In a wide enough pot, place the chicken wings without their skin followed by all the vegetables and aromatics; add the wine and enough cold water to cover. Season with a scant pinch of salt and bring to a simmer. Cook the chicken wings at a slow simmer until falling off the bone (I used my loyal pressure cooker for this and 15-20 minutes of cooking time were just right) and let them come to room temperature in the stock.
When the chicken wings will be cold enough to not fall apart when picked up, transfer them into the cutting board and remove the flesh from the bones and cartilages.
Strain the chicken stock through a fine cheesecloth squeezing all the flavorful liquid from the vegetables. On a low to medium fire, reduce this stock to roughly 1 tablespoon worth of liquid adding to it the fine diced celeriac and ginger midway of the process. Once reduced, you should obtain a flavorful, sticky, gelatinous glace de volaille (chicken in this case); strain and reserve.

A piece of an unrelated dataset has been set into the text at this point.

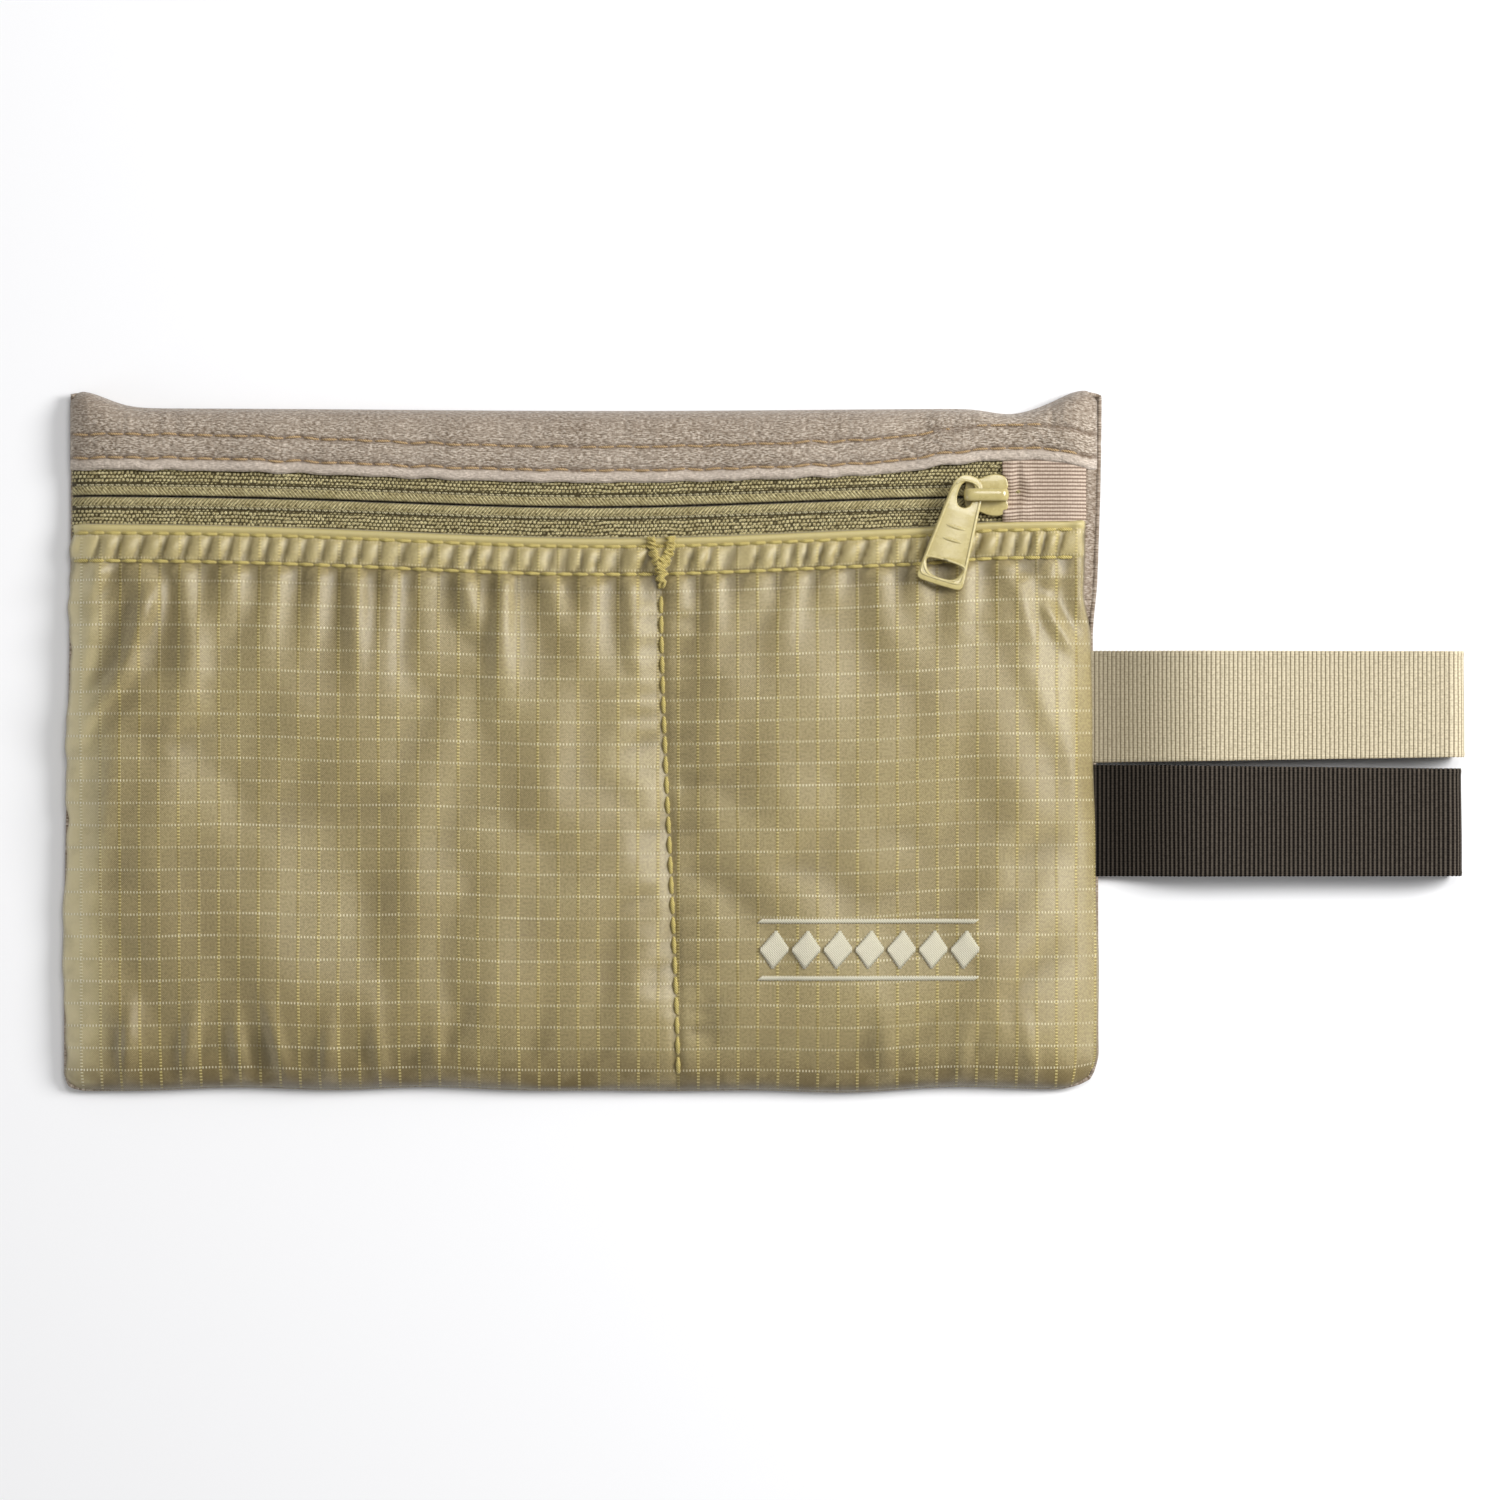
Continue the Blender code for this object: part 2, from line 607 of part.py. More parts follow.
def build():
    parts = clear_scene()
    cutters = bpy.data.collections.new("cutters")
    bpy.context.scene.collection.children.link(cutters)

    ripstop = material("ripstop_khaki", (0.345, 0.295, 0.155), 0.42)
    brushed = material("brushed_beige", (0.455, 0.392, 0.330), 0.95)
    knit = material("zip_tape_olive", (0.215, 0.178, 0.085), 0.85)
    nylon = material("zip_coil_olive", (0.170, 0.140, 0.060), 0.45)
    painted = material("painted_khaki_metal", (0.430, 0.345, 0.125), 0.28)
    tan = material("webbing_tan", (0.590, 0.515, 0.370), 0.70)
    black = material("webbing_black", (0.022, 0.018, 0.015), 0.60)
    tab = material("webbing_end_tab", (0.500, 0.400, 0.320), 0.75)
    gold = material("thread_gold", (0.430, 0.310, 0.075), 0.60)
    ochre = material("thread_ochre", (0.420, 0.265, 0.120), 0.65)
    cream = material("thread_cream", (0.700, 0.640, 0.460), 0.50)

    back_panel(parts, brushed)
    front_panel(parts, ripstop)
    band = top_band(parts, brushed)

    upper, lower = ZIP_Y + SLIT / 2, ZIP_Y - SLIT / 2
    upper_tape = zip_tape(parts, "zip_tape_upper", upper, knit)
    zip_tape(parts, "zip_tape_lower", lower - TAPE_WIDTH, knit)
    upper_coil = zip_coil(parts, "zip_coil_upper", upper + COIL_WIDTH / 2, nylon)
    zip_coil(parts, "zip_coil_lower", lower - COIL_WIDTH / 2, nylon)
    end_tab(parts, tab)

    slider = [slider_body(parts, cutters, painted), slider_crown(parts, painted)]
    pull = pull_tab(parts, painted)

    length = OBJECT_LENGTH / 2 - LOOP_ROOT
    tan_loop = belt_loop(parts, "belt_loop_tan", TAN_MIDDLE, length, tan)
    black_loop = belt_loop(parts, "belt_loop_black", BLACK_MIDDLE, length - BLACK_SHORTER, black)

    chain = {"start": COIL_LEFT, "end": END_TAB_LEFT - GAP}
    band_low, band_high = (BAND_Y + offset for offset in BAND_ROWS)
    hem_high, hem_low = (HEM_Y - offset for offset in HEM_ROWS)
    lip_threads = [
        stitch_row(parts, "band_stitch_lower", band_low, face_height, ochre),
        stitch_row(parts, "band_stitch_upper", band_high, face_height, ochre),
        stitch_row(parts, "coil_stitch_upper", upper + CHAIN_OFFSET, tape_height, knit, **chain),
    ]
    stitch_row(parts, "coil_stitch_lower", lower - CHAIN_OFFSET, tape_height, knit, **chain)
    stitch_row(parts, "hem_stitch_upper", hem_high, face_height, gold)
    stitch_row(parts, "hem_stitch_lower", hem_low, face_height, gold)
    divider_thread(parts, gold)
    bar_tack(parts, gold)
    emblem(parts, cream)
    edge_seam(parts, ochre)

    carry("mouth_lip_axis", (0.0, TOP, RIM), [band, upper_tape, upper_coil, *lip_threads])
    slider_axis = carry("slider_axis", (SLIDER_REAR, ZIP_Y, TAPE_FACE), slider)
    carry("pull_axis", (PULL_X, ZIP_Y, PULL_Z), [pull], slider_axis)
    carry("tan_loop_axis", (LOOP_ROOT, TAN_MIDDLE, LOOP_HINGE), [tan_loop])
    carry("black_loop_axis", (LOOP_ROOT, BLACK_MIDDLE, LOOP_HINGE), [black_loop])


build()
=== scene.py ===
import json
import math

import bmesh
import bpy
import numpy as np
from mathutils import Matrix, Vector


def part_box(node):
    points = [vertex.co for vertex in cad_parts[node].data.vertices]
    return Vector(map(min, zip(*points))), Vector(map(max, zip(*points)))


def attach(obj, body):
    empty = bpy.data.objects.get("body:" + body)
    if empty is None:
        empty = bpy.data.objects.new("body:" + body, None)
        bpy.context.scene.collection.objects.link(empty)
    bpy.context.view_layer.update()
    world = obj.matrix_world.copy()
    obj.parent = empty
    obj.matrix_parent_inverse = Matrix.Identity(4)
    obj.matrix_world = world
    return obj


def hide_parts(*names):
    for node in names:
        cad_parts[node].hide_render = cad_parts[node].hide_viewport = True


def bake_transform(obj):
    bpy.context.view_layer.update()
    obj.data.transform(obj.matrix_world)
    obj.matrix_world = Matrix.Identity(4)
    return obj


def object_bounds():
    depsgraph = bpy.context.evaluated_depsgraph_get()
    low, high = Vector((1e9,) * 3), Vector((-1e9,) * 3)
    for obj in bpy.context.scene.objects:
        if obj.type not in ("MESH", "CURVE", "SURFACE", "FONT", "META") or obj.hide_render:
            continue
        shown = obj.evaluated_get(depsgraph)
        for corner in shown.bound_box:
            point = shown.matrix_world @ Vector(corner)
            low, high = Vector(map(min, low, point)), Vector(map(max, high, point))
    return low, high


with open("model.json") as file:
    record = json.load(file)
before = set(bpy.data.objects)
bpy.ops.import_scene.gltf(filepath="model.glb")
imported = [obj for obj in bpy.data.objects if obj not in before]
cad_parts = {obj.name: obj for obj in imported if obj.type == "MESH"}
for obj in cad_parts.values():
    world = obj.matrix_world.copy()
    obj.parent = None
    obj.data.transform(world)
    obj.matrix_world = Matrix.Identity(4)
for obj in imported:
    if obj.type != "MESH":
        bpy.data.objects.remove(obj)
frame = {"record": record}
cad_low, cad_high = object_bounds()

MM = 0.001

# Places read from the frame
back_low, back_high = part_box("back_panel")
front_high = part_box("front_panel")[1]
band_low, band_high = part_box("top_band")
slider_low, slider_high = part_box("slider_body")
crown_low, crown_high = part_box("slider_crown")
tab_low, tab_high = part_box("zip_end_tab")
emblem_low, emblem_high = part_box("embroidered_ornament")
tan_low, tan_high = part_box("belt_loop_tan")
black_low, black_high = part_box("belt_loop_black")
coil_low, coil_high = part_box("zip_coil_upper")
joints = {joint["name"]: joint for joint in frame["record"]["behaviour"]["joints"]}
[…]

Chop the chicken flesh with your knife and transfer it into the bowl of a small mixer; pulse it until you obtain a fine purée, you might have to scrape the bowl using a spoon a few time.
Warm up the by-now congealed chicken glace with the extra half sheet of gelatine so to just melt them.
Mix the cold butter into the pureed chicken and add the liquefied lukewarm glace de volaille.
Transfer the mousse into a bowl, mix in the brunoise of ginger and season with salt and pepper. Cover with some plastic wrap and refrigerate overnight.

Enjoy the mousse over some nice toasted bread or crusty baguette with a glass of well chilled red wine and a fiery sunset.
Ginger chicken mousse

To make the mousse a little more special, along with the brunoise of ginger you may add to it some chopped tarragon. In this case I would suggest a romantic candle light dinner as the perfect background for this little life's pleasure.